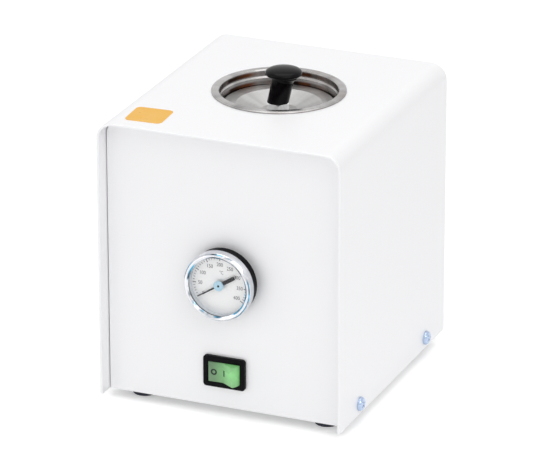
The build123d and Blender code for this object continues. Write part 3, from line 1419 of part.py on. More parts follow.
def make_brown_wires():
    """Inlet to switch, switch to thermostat, thermostat to band."""
    pins = INLET_BACK_Y - PIN_BACK
    pin_z = SOCKET_Z - PIN_OFFSET_Z
    blades = SWITCH_BACK_Y + BLADE_L
    left = SWITCH_X - SWITCH_BLADE_X
    high = SWITCH_MID_Z + SWITCH_BLADE_Z
    low = SWITCH_MID_Z - SWITCH_BLADE_Z
    floor = TRAY_TOP + WIRE_R
    box_front = THERMOSTAT_Y - THERMOSTAT_D / 2
    box_rear = THERMOSTAT_Y + THERMOSTAT_D / 2
    box_z = THERMOSTAT_Z + THERMOSTAT_H / 2
    lead_x = heater_lead_x(-1)
    feed = [
        (INLET_X - PIN_X, pins, pin_z),
        (INLET_X - PIN_X, pins - 7, pin_z),
        (INLET_X - PIN_X - 4, pins - 17, floor + 6),
        (left - 6, blades + 22, floor + 5),
        (left, blades + 8, high),
        (left, blades, high),
    ]
    link = [
        (left, blades, low),
        (left, blades + 7, low),
        (left - 9, blades + 8.5, low - 1.5),
        (left - 22, blades + 5, low - 0.5),
        (THERMOSTAT_X + 6, box_front - 10, box_z),
        (THERMOSTAT_X + 6, box_front, box_z),
    ]
    lead = [
        (THERMOSTAT_X + 4, box_rear, box_z),
        (THERMOSTAT_X + 4, box_rear + 7, box_z),
        (THERMOSTAT_X + 7.5, box_rear + 6, box_z + 11),
        (lead_x, WELL_Y, SHIELD_FOOT - 10),
        (lead_x, WELL_Y, BAND_Z0),
    ]
    return group([wire(points, WIRE_R) for points in (feed, link, lead)])


def make_blue_wires():
    """Inlet to switch, band to thermal fuse, thermal fuse to switch."""
    pins = INLET_BACK_Y - PIN_BACK
    pin_z = SOCKET_Z - PIN_OFFSET_Z
    blades = SWITCH_BACK_Y + BLADE_L
    right = SWITCH_X + SWITCH_BLADE_X
    high = SWITCH_MID_Z + SWITCH_BLADE_Z
    low = SWITCH_MID_Z - SWITCH_BLADE_Z
    floor = TRAY_TOP + WIRE_R
    lead_x = heater_lead_x(1)
    link_x, link_y, link_z = link_place()
    feed = [
        (INLET_X + PIN_X, pins, pin_z),
        (INLET_X + PIN_X, pins - 7, pin_z),
        (INLET_X + PIN_X + 4, pins - 17, floor + 7),
        (right + 6, blades + 22, floor + 4),
        (right, blades + 8, high),
        (right, blades, high),
    ]
    lead = [
        (lead_x, WELL_Y, BAND_Z0),
        (lead_x, WELL_Y, SHIELD_FOOT - 10),
        (link_x, link_y + 8.5, link_z),
        (link_x, link_y, link_z),
    ]
    back = [
        (link_x, link_y - LINK_L, link_z),
        (link_x, link_y - LINK_L - 7.5, link_z),
        (link_x - 11, link_y - LINK_L - 9.5, link_z - 4),
        (right + 9, blades + 8, low + 2),
        (right, blades + 7, low),
        (right, blades, low),
    ]
    return group([wire(points, WIRE_R) for points in (feed, lead, back)])


def make_earth_wire():
    """Inlet's middle pin to the crimp of the earth tag."""
    pins = INLET_BACK_Y - PIN_BACK
    earth_z = SOCKET_Z + PIN_OFFSET_Z
    crimp_y = EARTH_Y + EARTH_TAG_R + CRIMP_L
    points = [
        (INLET_X, pins, earth_z),
        (INLET_X, pins - 7, earth_z),
        (EARTH_X, crimp_y + 6, crimp_middle_z()),
        (EARTH_X, crimp_y, crimp_middle_z()),
    ]
    return wire(points, WIRE_R)


def make_thermal_fuse():
    """Thermal fuse in line with the right heater lead."""
    x, y1, z = link_place()
    return rod_y(LINK_R, y1 - LINK_L, y1, x, z)


def make_earth_stud():
    """Earth stud through the tray with its head below."""
    head = rod_z(EARTH_HEAD_R, TRAY_Z - EARTH_HEAD_H, TRAY_Z, EARTH_X, EARTH_Y)
    return head + rod_z(EARTH_R, TRAY_Z, TRAY_TOP + EARTH_L, EARTH_X, EARTH_Y)


def make_earth_tag():
    """Ring tag on the earth stud with the crimp for its wire."""
    z0 = TRAY_TOP
    y1 = EARTH_Y + EARTH_TAG_R
    half_w = CRIMP_W / 2
    tag = rod_z(EARTH_TAG_R, z0, z0 + EARTH_TAG_T, EARTH_X, EARTH_Y)
    tag += block(EARTH_X - half_w, EARTH_X + half_w, y1 - EARTH_TAG_T, y1 + CRIMP_L, z0, z0 + CRIMP_W)
    return tag - rod_z(EARTH_R + RUNNING_GAP, z0, z0 + EARTH_TAG_T, EARTH_X, EARTH_Y)


def make_earth_nut():
    """Nut on the earth stud."""
    z0 = TRAY_TOP + EARTH_TAG_T
    nut = hex_z(EARTH_NUT_AF, z0, z0 + EARTH_NUT_T, EARTH_X, EARTH_Y)
    return nut - rod_z(EARTH_R + RUNNING_GAP, z0, z0 + EARTH_NUT_T, EARTH_X, EARTH_Y)


def main():
    """Makes every piece and writes it to its file."""
    pieces = {
        "cover": make_cover(),
        "base_tray": tray_for_switch_and_inlet(make_tray()),
        "front_panel": make_front_panel(),
        "rear_panel": make_rear_panel(),
        "cover_screws": make_cover_screws(),
        "side_nuts": make_side_nuts(),
        "small_nuts": make_small_nuts(),
        "rubber_feet": make_feet(),
        "foot_screws": make_foot_screws(),
        "blank_label": make_blank_label(),
        "well_dish": make_well_dish(),
        "dish_screws": make_dish_screws(),
        "bead_cup": make_bead_cup(),
        "glass_beads": make_glass_beads(),
        "lid_plate": make_lid_plate(),
        "lid_stud": make_lid_stud(),
        "lid_nut": make_lid_nut(),
        "lid_knob": make_lid_knob(),
        "heating_block": make_heating_block(),
        "band_heater": make_band_heater(),
        "band_screw": make_band_screw(),
        "insulation_sleeve": make_sleeve(),
        "insulation_disc": make_insulation_disc(),
        "heat_shield": make_shield(),
        "shield_collar": make_shield_collar(),
        "lead_bushes": make_lead_bushes(),
        "standoffs": make_standoffs(),
        "standoff_screws": make_standoff_screws(),
        "gauge_case": make_gauge_case(),
        "gauge_bezel": make_gauge_bezel(),
        "gauge_glass": make_gauge_glass(),
        "gauge_dial": make_gauge_dial(),
        "gauge_pointer": make_gauge_pointer(),
        "pointer_hub": make_pointer_hub(),
        "gauge_spindle": make_gauge_spindle(),
        "thermometer_stem": make_thermometer_stem(),
        "bimetal_strip": make_bimetal_strip(),
        "gauge_nut": make_gauge_nut(),
        "switch_body": make_switch_body(),
        "switch_rocker": make_switch_rocker(),
        "switch_pivot": make_switch_pivot(),
        "switch_lamp": make_switch_lamp(),
        "switch_terminals": make_switch_terminals(),
        "inlet_body": make_inlet_body(),
        "inlet_pins": make_inlet_pins(),
        "inlet_screws": make_inlet_screws(),
        "fuse_drawer": make_fuse_drawer(),
        "fuses": make_fuses(),
        "thermostat": make_thermostat(),
        "thermostat_bracket": make_thermostat_bracket(),
        "thermostat_bulb": make_thermostat_bulb(),
        "capillary": make_capillary(),
        "thermal_fuse": make_thermal_fuse(),
        "earth_stud": make_earth_stud(),
        "earth_tag": make_earth_tag(),
        "earth_nut": make_earth_nut(),
        "brown_wires": make_brown_wires(),
        "blue_wires": make_blue_wires(),
        "earth_wire": make_earth_wire(),
    }
    os.makedirs("parts", exist_ok=True)
    for name, shape in pieces.items():
        export_step(shape, f"parts/{name}.step")


main()
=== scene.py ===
"""Looks of a bench-top glass bead sterilizer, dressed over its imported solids.

Shapes are made in millimetres and placed in metres, in the frame of the solids: +Z up, front towards -Y.
"""

import logging
import math
from dataclasses import dataclass, field
from enum import Enum
from typing import Callable, Iterable, Optional, Sequence, Union

import bmesh
import bpy
from mathutils import Matrix, Vector


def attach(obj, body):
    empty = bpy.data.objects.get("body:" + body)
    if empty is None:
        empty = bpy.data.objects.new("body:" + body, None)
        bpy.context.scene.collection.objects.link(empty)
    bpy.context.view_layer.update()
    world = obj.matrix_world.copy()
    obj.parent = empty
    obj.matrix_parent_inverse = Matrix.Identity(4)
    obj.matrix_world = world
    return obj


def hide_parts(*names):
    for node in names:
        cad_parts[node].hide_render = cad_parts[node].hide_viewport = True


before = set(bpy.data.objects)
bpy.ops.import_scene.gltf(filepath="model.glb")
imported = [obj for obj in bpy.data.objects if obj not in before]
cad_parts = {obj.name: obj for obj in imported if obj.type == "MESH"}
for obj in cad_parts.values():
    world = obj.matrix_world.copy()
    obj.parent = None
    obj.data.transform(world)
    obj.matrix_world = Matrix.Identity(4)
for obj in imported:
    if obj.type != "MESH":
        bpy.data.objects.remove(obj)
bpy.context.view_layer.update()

MM = 0.001
Colour = tuple[float, float, float]
Point2 = tuple[float, float]
Point3 = tuple[float, float, float]
Socket = bpy.types.NodeSocket
Feed = Union[Socket, float, int, tuple]
log = logging.getLogger("sterilizer")


class Body(Enum):
    """Rigid bodies that pieces ride on."""

    CASING = "casing"
    LID = "lid"
    ROCKER = "rocker"
    POINTER = "pointer"


class Texture(Enum):
    """Kinds of fine surface structure."""

    GRAIN = "grain"
    RINGS = "rings"
    STROKES = "strokes"


class Facing(Enum):
    """Direction that a turned piece's axis points in."""

    UP = "up"
    FRONT = "front"

    def matrix(self) -> Matrix:
        """Turn from the upright axis to this direction."""
        return Matrix.Rotation(math.pi / 2, 4, "X") if self is Facing.FRONT else Matrix.Identity(4)


class TreeMaker:
    """Short calls for building a node tree."""

    def __init__(self, tree: bpy.types.NodeTree) -> None:
        """Starts from an existing tree.

        Args:
            tree: The tree that gets the nodes.
        """
        self.tree = tree

    def node(self, kind: str, feeds: Optional[dict] = None, **settings: object) -> bpy.types.Node:
        """Adds a node.

        Args:
            kind: Type name of the node.
            feeds: Input name or index to a value or an output socket.
            **settings: Attributes of the node.

        Returns:
            The node.
        """
        made = self.tree.nodes.new(kind)
        for key, value in settings.items():
            setattr(made, key, value)
        for key, value in (feeds or {}).items():
            self.feed(made.inputs[key], value)
        return made

    def feed(self, target: Socket, value: Feed) -> None:
        """Links an output to an input, or writes a plain value on it.

        Args:
            target: Input socket.
            value: Output socket or value.
        """
        if isinstance(value, bpy.types.NodeSocket):
            self.tree.links.new(value, target)
        else:
            target.default_value = value

    def math(self, operation: str, first: Feed, second: Feed = 0.0) -> Socket:
        """Adds a Math node.

        Args:
            operation: Name of the operation.
            first: First input.
            second: Second input.

        Returns:
            The result.
        """
        return self.node("ShaderNodeMath", {0: first, 1: second}, operation=operation).outputs[0]

    def spread(self, value: Feed, low: Feed, high: Feed, start: float = 0.3, end: float = 0.7) -> Socket:
        """Maps a noise value to a range.

        Args:
            value: Value to map.
            low: Result at the start.
            high: Result at the end.
            start: Value that gives the low result.
            end: Value that gives the high result.

        Returns:
            The mapped value.
        """
        feeds = {"Value": value, "From Min": start, "From Max": end, "To Min": low, "To Max": high}
        return self.node("ShaderNodeMapRange", feeds).outputs[0]

    def blend(self, share: Feed, first: Feed, second: Feed) -> Socket:
        """Mixes two colours.

        Args:
            share: Share of the second colour.
            first: First colour.
            second: Second colour.

        Returns:
            The mixed colour.
        """
        mix = self.node("ShaderNodeMix", data_type="RGBA")
        self.feed(mix.inputs["Factor"], share)
        for socket, value in ((mix.inputs[6], first), (mix.inputs[7], second)):
            self.feed(socket, (*value, 1.0) if isinstance(value, tuple) else value)
        return mix.outputs[2]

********

Task:
Produce the lines from the top of the listing through the "(feed, link, lead)])" line exactly as they appear, with no additional output.

Output below:
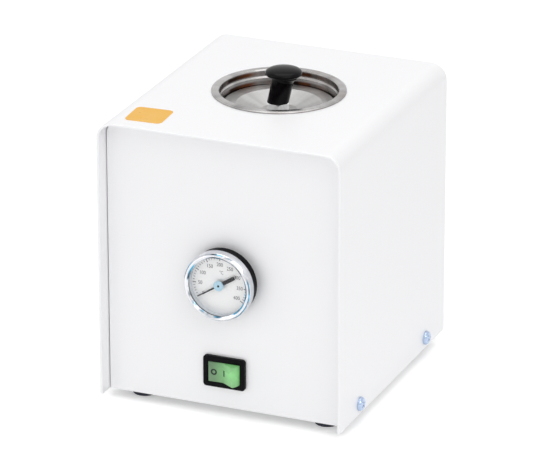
The build123d and Blender code for this object continues. Write part 3, from line 1419 of part.py on. More parts follow.
def make_brown_wires():
    """Inlet to switch, switch to thermostat, thermostat to band."""
    pins = INLET_BACK_Y - PIN_BACK
    pin_z = SOCKET_Z - PIN_OFFSET_Z
    blades = SWITCH_BACK_Y + BLADE_L
    left = SWITCH_X - SWITCH_BLADE_X
    high = SWITCH_MID_Z + SWITCH_BLADE_Z
    low = SWITCH_MID_Z - SWITCH_BLADE_Z
    floor = TRAY_TOP + WIRE_R
    box_front = THERMOSTAT_Y - THERMOSTAT_D / 2
    box_rear = THERMOSTAT_Y + THERMOSTAT_D / 2
    box_z = THERMOSTAT_Z + THERMOSTAT_H / 2
    lead_x = heater_lead_x(-1)
    feed = [
        (INLET_X - PIN_X, pins, pin_z),
        (INLET_X - PIN_X, pins - 7, pin_z),
        (INLET_X - PIN_X - 4, pins - 17, floor + 6),
        (left - 6, blades + 22, floor + 5),
        (left, blades + 8, high),
        (left, blades, high),
    ]
    link = [
        (left, blades, low),
        (left, blades + 7, low),
        (left - 9, blades + 8.5, low - 1.5),
        (left - 22, blades + 5, low - 0.5),
        (THERMOSTAT_X + 6, box_front - 10, box_z),
        (THERMOSTAT_X + 6, box_front, box_z),
    ]
    lead = [
        (THERMOSTAT_X + 4, box_rear, box_z),
        (THERMOSTAT_X + 4, box_rear + 7, box_z),
        (THERMOSTAT_X + 7.5, box_rear + 6, box_z + 11),
        (lead_x, WELL_Y, SHIELD_FOOT - 10),
        (lead_x, WELL_Y, BAND_Z0),
    ]
    return group([wire(points, WIRE_R) for points in (feed, link, lead)])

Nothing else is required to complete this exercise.